4 Responses to Dungeon Magazine #36

  1. Derek says:

    I feel bad for the troll author. He seems to be in a damned if you do, damned if you don’t position. If he had used an actual troll, I can easily see your review reading: “Oh, look. A troll under a bridge… gee, haven’t seen that in a D&D adventure before.” There just aren’t that many original ideas any more. The Simpsons already did everything. Granted, those rare glimpses of originality are wonderful and refreshing.

  2. Anonymous says:

    I’d go along with the above reviews: Asflag’s Unintentional Emporium has better ideas than
    execution (although it is a very good idea), and Granite Mountain Prison has too much
    “techno-magic”, and would be improved with a few more interesting prisoners.
    Please keep the reviews coming: I enjoy reading them even if I disagree.

  3. Melan says:

    I have run all of these except The Sea of Sorrow as a beginning GM.

    Asflag’s works perfectly in play, and makes for a tense, dynamic experience. It is mostly combat-oriented, but it works well at that since the situations are varied and challenging. Particularly liked the cat with nine lives, which grows from a nuisance to a horror as it becomes more and more powerful and player resources are depleted. Although our session ended with the regular party meeting the (high-level) characters of two guest players, and having a fight right there and then for the spoils.

    Troll Bridge is functional but not very memorable. It was over fairly quickly; Whatshisname’s clever plan is not as good as it looks on paper.
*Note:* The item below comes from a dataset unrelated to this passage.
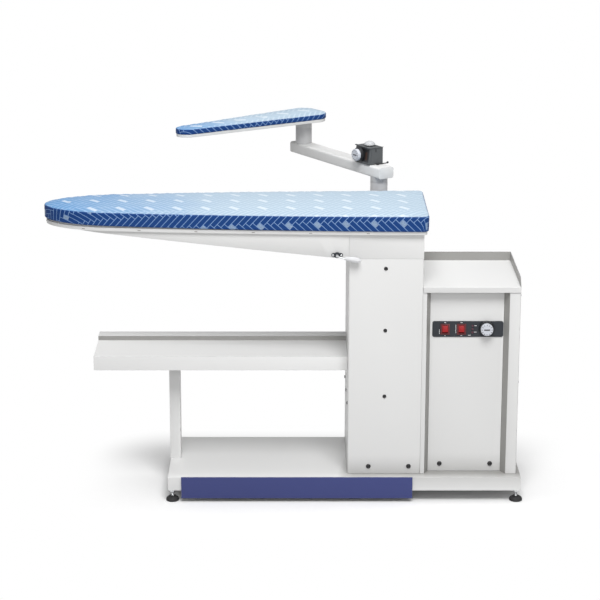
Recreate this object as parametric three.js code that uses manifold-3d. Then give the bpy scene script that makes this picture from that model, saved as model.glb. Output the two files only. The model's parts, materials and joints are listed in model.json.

    Granite Mountain Prison is too much – setup is interesting, but it felt dull after a while in play. I don’t remember the details anymore, but actually organising the prison break was an impractical chore of some kind. So I let the PCs wreck the place and leave the prisoners to their fate while they looted the destroyed city.

    • Anonymous says:

      Castle Thrax (a solo from about 1985?) had a cat of nine lives if I remember correctly.
      Nothing like the trivial becoming the terrible!